At the same time, there were others who saw in him a unique and powerful voice-who weren't concerned with what he couldn't play, only with what he did. Such had been the case from his teen years, when other musicians were eager to work with Coleman, even when their own high level of skill could have gotten them other kinds of gigs. Ornette met many of these musicians early on and continued to work with them the rest of his life.

Why did Coleman become the focus of so much attention, rather than Cecil Taylor? I think that one reason so much energy was generated around his appearance is that Cecil Taylor played piano and at this point, wasn't working with horns, while Ornette played sax and had another horn in his quartet (pocket trumpet). Horns are, bluntly put, "in your face" and large deviations from horn-playing norms tend to provoke a visceral response. Second, Ornette was all about the emotion and at that point, Cecil's playing was more about the head. Taylor had been influenced by classical music and his dense chromaticism and rhythmic displacements were challenging. The dissonance in Coleman's music was less jarring-more a result of subtle byplay between the rhythm section and the horns than present in the solos of the horns themselves.

Although Coleman was smitten by bop as a young man, he never mastered it. One might say this left him free to develop a more emotional mode of expression of the sort that he'd witnessed in church and in the various dives he'd played. The music was direct-the blues was a clear element in the vocabulary. One might say that rather than using chords to guide the process of tension and relief, he created bands where the musicians looked to each other to do it. Finally, Coleman's melodies were not hard to like-accessible, dance-like, logical and sometimes, quite sad.
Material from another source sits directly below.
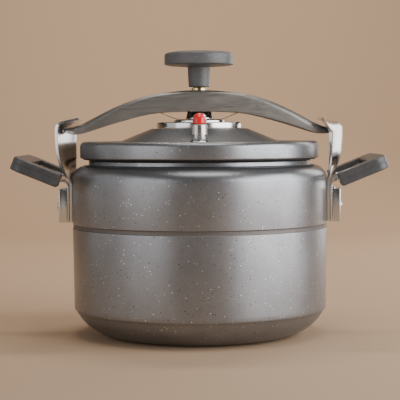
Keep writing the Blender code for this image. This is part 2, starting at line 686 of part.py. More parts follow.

In a broad sense, one might say that although Coleman jettisoned some traditional jazz underpinnings-primarily harmonic but to some degree also melodic and rhythmic, his music continued to operate in what I would call a "zone of emotion" that was familiar to jazz listeners. Those not put off by his rejection of those trappings could hear and understand the "story" he was telling.

The final, ineluctable quality that Coleman brought to the table was that he had an individual "voice"-the sine qua non and preeminent ethos in jazz. The pleading, brash, sometimes squabbling, sometimes stentorian sound of his alto sax was immediately recognizable. Had he diluted his voice by straining to do something he could not, he would have kicked the pillars out from the edifice he built.

I would not pass a litmus test as a true believer. I'm most enamored of his early acoustic quartets with the likes of Don Cherry, Charlie Haden, Billy Higgins and Ed Blackwell and am only sporadically a fan of the electronic wash made by his band "Prime Time." I can be frustrated by the limitations of Coleman's harmonic understanding when I hear too many permutations of pentatonic scales. I also feel severely tested when listening to him play violin and trumpet. For me, this is a case of uniqueness of voice not compensating for a lack of technique.

Ornette was the right man at the right time. His outlier status as a Texan was anything but a hindrance, while his idiosyncratic "look" seemed to strike a chord. In some ways, he was the beneficiary of the groundwork laid down by other boundary-breaking musicians and of the shift in thinking generated by Abstract Expressionism, non-narrative filmmaking, Beat culture and increasing interest in Eastern thought. The ground had been seeded, but the vortex that was Ornette created a vacuum and many walls collapsed.

More than just a temporal effect, however, sixty or so years later, his work still has the power to shake, amuse and stir us. In many ways, Coleman was not a sophisticated or educated man, but would any of us trade some of ours for a little bit of Ornette's creativity and strength of purpose? I think so.